00:01
So, how do we know if the compound
we are looking at which has more
than one double bond or two or three is actually
aromatic?
And here we turn to the Huckel rule which
is shown in the middle of the board, 4n+2
pi electrons. So, we have to look at the number
of pi electrons in our polyalkene structure.
00:24
Let’s have a look, for example, at benzene,
where we take n to be the ring size and we
see that we have one ring, 4 x 1 is 4 + 2
is 6. Do we have 6 pi electrons? Yes, we do.
00:39
So, we can say that this is aromatic.
00:41
Let’s apply the same for naphthalene. Two
ring systems. 4 x 2 is 8 + 2 is 10. Do we
have 10 pi electrons? Count the bonds. Yes,
we do. Therefore, this is aromatic and so
on and so forth. And sometimes it’s actually
difficult to see when you are dealing with
a very large molecule. But, as long as within
the ring system you can see that 4n +2 and
they are adjacent to each other, you can usually
be confident that they are aromatic.
01:10
There are some other examples of aromaticity
that you see in, for example, a deproteinated
pyran ring. This is beyond the terms of reference
of this lecture, but it’s something that
should be borne in mind that aromaticity is
not just restricted to carbon only containing
species.
01:24
Right. Okay. So, characteristics of aromatic
compounds that have a high degree of unsaturation,
we have already said this, they give substitution
rather than addition reactions. They don’t
react with bromine water. They are highly
stable in comparison and they have a planar
structure.
01:43
Let’s have a look and see what that actually
means. All the four bases contain aromatic
rings of one description or another. And therefore,
all of them are planar. Because of this not
only they do form specific hydrogen bonds
between the pairs that hold those individual
bases together, but they also contribute to
the double helix structure, as you can see
in the rotating diagram on the board.
02:09
You can see here how this effectively shows
a Watson-Crick or duplex based pairing
in a stacked planar array. And indeed, what’s
just as important, is this stacking of the
aromatic groups is not just a feature of duplex
DNA, but also of quadruplex DNA. And it’s
worthy of note that quadruplex DNA is proving
highly interesting target in anti-cancer treatment
and you should be looking that out as well.
02:39
Let’s have a quick look at what I mean by
the aromaticity of the individual bases. Here
we have guanine bonding via hydrogen bonds
to cytosine, adenine bonding via hydrogen
bonds to thymine. Note what I said before.

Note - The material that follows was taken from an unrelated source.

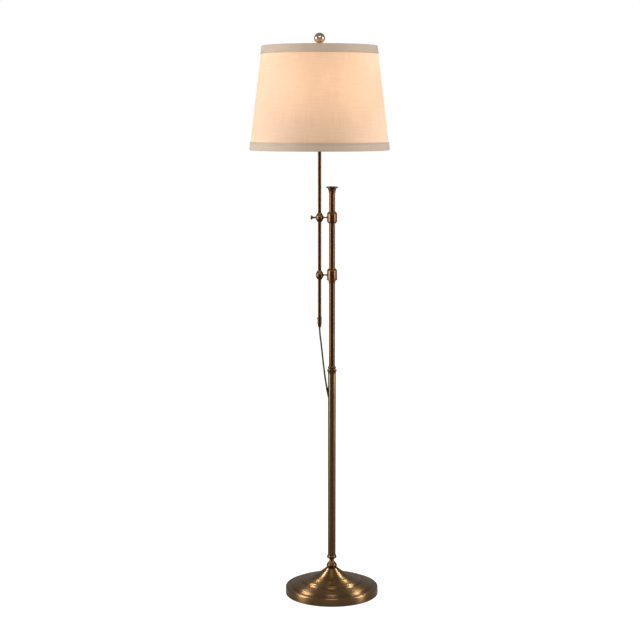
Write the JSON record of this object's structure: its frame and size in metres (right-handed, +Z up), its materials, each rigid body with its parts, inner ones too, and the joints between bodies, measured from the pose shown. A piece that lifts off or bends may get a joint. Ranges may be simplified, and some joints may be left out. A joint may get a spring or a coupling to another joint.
{
  "type": "floor lamp",
  "caption": "Pharmacy-style floor lamp: weighted round base, jointed pole, side rod sliding in clamps, and a lit tapered drum shade.",
  "frame": {"origin": "middle of the base pad's underside, on the pole's axis", "axes": "+Z up along the pole; the sliding rod stands beside the pole towards -X; the harp's sleeves are to the front (-Y) and back (+Y)"},
  "size_m": [0.4064, 0.4064, 1.6567],
  "materials": {
    "antique_brass": "dark antique brass, satin lacquer, worn paler on edges",
    "spun_brass": "spun antique brass with fine turning lines",
    "bright_brass": "plain brass, satin",
    "polished_ball": "mirror-polished antique brass",
    "zinc_steel": "zinc-plated",
    "cast_iron": "rough casting, black paint",
    "felt": "pressed felt",
    "black_rubber": "matte",
    "lead_sheath": "smooth round sheath, semi-matte",
    "phenolic": "moulded phenolic, glossy",
    "fibreboard": "plain insulating paper",
    "frosted_glass": "frosted inside, lit",
    "linen": "slubbed linen weave, lit from inside",
    "liner_sheet": "translucent styrene sheet",
    "trim_cloth": "folded linen trim"
  },
  "bodies": {
    "root": {"base_cover": "spun_brass", "base_weight": "cast_iron", "base_pad": "felt", "base_nut": "zinc_steel", "base_washer": "zinc_steel", "base_nipple": "zinc_steel", "cord_bushing": "black_rubber", "neck_bell": "antique_brass", "neck_bead": "antique_brass", "foot_bush": "bright_brass", "lower_tube": "antique_brass", "joint_ring_lower": "antique_brass", "joint_ring_upper": "antique_brass", "pole_coupling": "bright_brass", "upper_tube": "antique_brass", "lower_collar": "antique_brass", "lower_stop_ring": "antique_brass", "upper_collar": "antique_brass", "collar_screw_lower": "zinc_steel", "collar_screw_upper": "zinc_steel", "pole_cap": "antique_brass", "inlet_grommet": "black_rubber", "upper_bar": "antique_brass", "lower_bar": "antique_brass", "upper_clamp": "antique_brass", "lower_clamp": "antique_brass", "lower_bush": "bright_brass", "clamp_pad": "bright_brass", "lead": "lead_sheath", "pole_lead": "lead_sheath"},
    "screw": {"thumb_screw": "antique_brass"},
    "rod": {"rod": "antique_brass", "rod_ferrule": "antique_brass", "ferrule_screw": "bright_brass", "rod_lead": "lead_sheath"},
    "head": {"rod_locknut": "antique_brass", "harp_saddle": "antique_brass", "socket_cap": "bright_brass", "socket_shell": "bright_brass", "socket_liner": "fibreboard", "socket_body": "phenolic", "screw_shell": "bright_brass", "centre_contact": "bright_brass", "harp_bow": "antique_brass", "harp_stud": "antique_brass", "bulb_glass": "frosted_glass", "bulb_cap": "zinc_steel", "bulb_insulator": "phenolic", "shade_cloth": "linen", "shade_liner": "liner_sheet", "top_trim": "trim_cloth", "bottom_trim": "trim_cloth", "top_ring": "zinc_steel", "bottom_ring": "zinc_steel", "spider": "antique_brass"},
    "switch": {"switch_stem": "phenolic", "switch_knob": "phenolic"},
    "sleeve_front": {"harp_sleeve_front": "antique_brass"},
    "sleeve_back": {"harp_sleeve_back": "antique_brass"},
    "finial_cap": {"finial": "polished_ball"}
  },
  "joints": [
    {"name": "rod_slide", "type": "slide", "parent": "root", "child": "rod", "axis": [0, 0, 1], "range_m": [-0.1, 0.1], "deforming": ["lead"]},
    {"name": "head_turn", "type": "hinge", "parent": "rod", "child": "head", "pos_m": [-0.0364, 0, 1.372], "axis": [0, 0, 1], "range_deg": [-170, 170]},
    {"name": "thumb_screw_turn", "type": "hinge", "parent": "root", "child": "screw", "pos_m": [-0.0524, 0, 1.128], "axis": [-1, 0, 0], "range_deg": [0, 180]},
    {"name": "switch_turn", "type": "hinge", "parent": "head", "child": "switch", "pos_m": [-0.0624, 0, 1.4054], "axis": [-1, 0, 0], "continuous": true},
    {"name": "sleeve_front_slide", "type": "slide", "parent": "head", "child": "sleeve_front", "axis": [0, 0, 1], "range_m": [0, 0.008]},
    {"name": "sleeve_back_slide", "type": "slide", "parent": "head", "child": "sleeve_back", "axis": [0, 0, 1], "range_m": [0, 0.008]},
    {"name": "finial_turn", "type": "hinge", "parent": "head", "child": "finial_cap", "pos_m": [-0.0364, 0, 1.612], "axis": [0, 0, 1], "range_deg": [0, 360]}
  ]
}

You may think, “Well, hang on a second.
02:54
It’s got nitrogen groups in it.” But,
the reality is this is still an aromatic.
03:00
If you look, for example, at the cytosine,
it is possible for that to tautomerase and
for the double bond to form between a carbon
and nitrogen, thus creating your 6 pi electrons
in a cyclic state. Adenine and guanine are
known as the purine bases. This is because
of that structure as you can see with the
two nitrogens on what appears to be a cyclopentene
ring whereas cytosine and thymine are known
as the pyrimidines because the thing is they
do of a benzene ring with carbons in two places,
one free to each other, have been substituted
by nitrogen.